If prosecutors have any questions relating to the application of section 3A CMA pleas contact the Policy Helpdesk on 020 7796 8471 or by email at HQPolicy@cps.gsi.gov.uk.
We urge our readers to voice their concerns about this totally inadequate Guidance to this Crown Prosecution Service Policy Helpdesk.
Denial of Service attacks
The CPS Guidance mentions in passing possible alternative offences under the Section 127 of the Communications Act 2003 or the Fraud Act 2006 in certain instances, but fails to mention the controversial Identity Cards Act 2006 section 29 Tampering with the Register etc., which has its own disastrously flawed attempt to prevent Denial of Service attacks on the National Identity Register infrastructure. This clause also received literally no Parliamentary scrutiny whatsoever, when all debate on it was guillotined and it went through "on the nod", unamended, during the passage of the Identity Cards Act 2006.
This stupid Section 29 criminalises both deliberate computer based denial of service attacks on the NIR infrastructure, but also anything and everything which
(b) where it makes it more difficult or impossible for such information to be retrieved in a legible form from a computer on which it is stored by the Secretary of State, or contributes to making that more difficult or impossible.
i.e. it also applies to otherwise normal, legal industrial action such as work to rule or strike action by Trades Unionist civil servants, power failures, floods, genuine errors and mistakes in software, hardware or network infrastructure configuration, or any security flaws and errors in the massively complicated software.

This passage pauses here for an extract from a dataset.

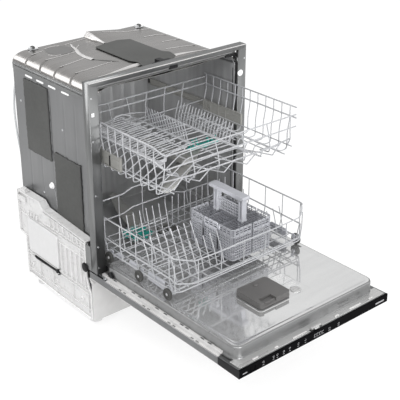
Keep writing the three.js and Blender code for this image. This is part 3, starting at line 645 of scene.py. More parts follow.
for x in (-291, 291):
    for z in (228, 300, 470, 640, 770):
        screws.append(lathe([(0, -0.9), (2.6, -0.8), (3.4, 0.2), (3.4, 1)], (x, 0.4, z), "y", 14))
piece("frame_screws", "cabinet", screws, STEEL_BRIGHT)
cap = lathe([(0, -4.2), (3.2, -4.2), (3.8, -3.4), (4.2, -2.2), (9.4, -1.6), (11, -0.4), (11, 0.6)],
    (276, 1, 725), "y", 24)
piece("buffer_cap", "cabinet", [cap], WHITE)
small = [box(-293, -284, -2.2, 1, 716, 727), box(-296, -288, 4, 26, 760, 771),
    box(276, 292, -1.6, 1, 470, 480), box(-282, -279, 12, 15, 452, 530)]
piece("frame_clips", "cabinet", small, WHITE, bevel=0.8)
catch = [box(-31, 31, 18, 58, 791.5, 806), box(-24, 24, 22, 52, 805, 809), box(-8, 22, 5, 24, 801.5, 812.5),
         box(-8, 22, -0.6, 7.6, 796.5, 806), box(-36, -30, 20, 44, 795, 803), box(30, 36, 20, 44, 795, 803),
         box(-44, 40, 58, 64, 792, 800), box(0, 20, 34, 84, 790, 807), box(22, 40, 40, 66, 796, 806)]
piece("catch_block", "cabinet", catch, BLACK, ["door_catch"], bevel=1.2)


# ---------------------------------------------------------------- damping mats
def mat_sheet(x, y0, y1, z0, z1, seed):
    """A slightly wavy mat with an uneven edge, standing against the side wall."""
    rng = random.Random(seed)
    rows, columns = 24, 36
    ys, zs = spread(y0, y1, rows), spread(z0, z1, columns)
    wobble = {}
    for i in range(rows):
        for j in range(columns):
            dy = rng.uniform(-1.6, 1.6) if i in (0, rows - 1) else 0
            dz = rng.uniform(-1.6, 1.6) if j in (0, columns - 1) else 0
            wobble[i, j] = dy, dz

    def spot(y, z):
        dy, dz = wobble[ys.index(y), zs.index(z)]
        return x - 0.6 * noise.noise(Vector((y * 0.03, z * 0.03, seed))), y + dy, z + dz
    return surface(spot, ys, zs)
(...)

The effect of this section on Trades Union strike or work to rule action was acknowledged by the then Labour Home Office Minister Baroness Scotland, during the very short debate on what was then Clause 31, at the Lords Report stage of the previous Identity Cards Bill 2005 (which ran out of time due to the calling of the 2005 General Election). No amendments were made to the wording, which was rubberstamped into law as Section 29 of the Identity Cards Act 2006, this time, with no debate at all.
Therefore the potential for legalistic collateral damage to anyone foolish or unlucky enough to be working on or with computer or telecommunications systems connected to the centralised biometric National Identity Register, whether in the public or private sectors, anywhere in the world, remains.
It will apply not just to the central core National Identity Register, but to all the people and infrastructure of the systems linked to the NIR by other Government Departments and the estimated 40,000 commercial partner companies e.g. financial services, insurance, banking, airlines,travel agents etc. who will also be licensed to "download information in a legible form" (who will be forced to do so under under licensing or statutory regulations). Any Distributed Denial of Service attack on any Government or large commercial company or telecomms infrastructure is therefore also very likely to fall foul of the Identity Cards Act 2006 section 29, something which the CPS Guidance seems to be unaware of.
This wording criminalises these partner systems if they fail for any reason, even if the core NIR system is working perfectly.
What the CPS should do
The allegedly independent (which really seems to mean not publicly accountable) Crown Prosecution Service and the Labour Government should get their act together and produce more relevant and detailed Guidance before these controversial Computer Misuse Act amendments are brought into force.
Ideally. there should be a properly debated, properly scrutinised, full new Computer Misuse Act, including data security breach notification provisions, fit for the internet and mobile phone age, rather than the collateral damage to legitimate businesses and individuals, which these Amendments will cause.
The Identity Cards Act 2006 should be repealed in its entirety.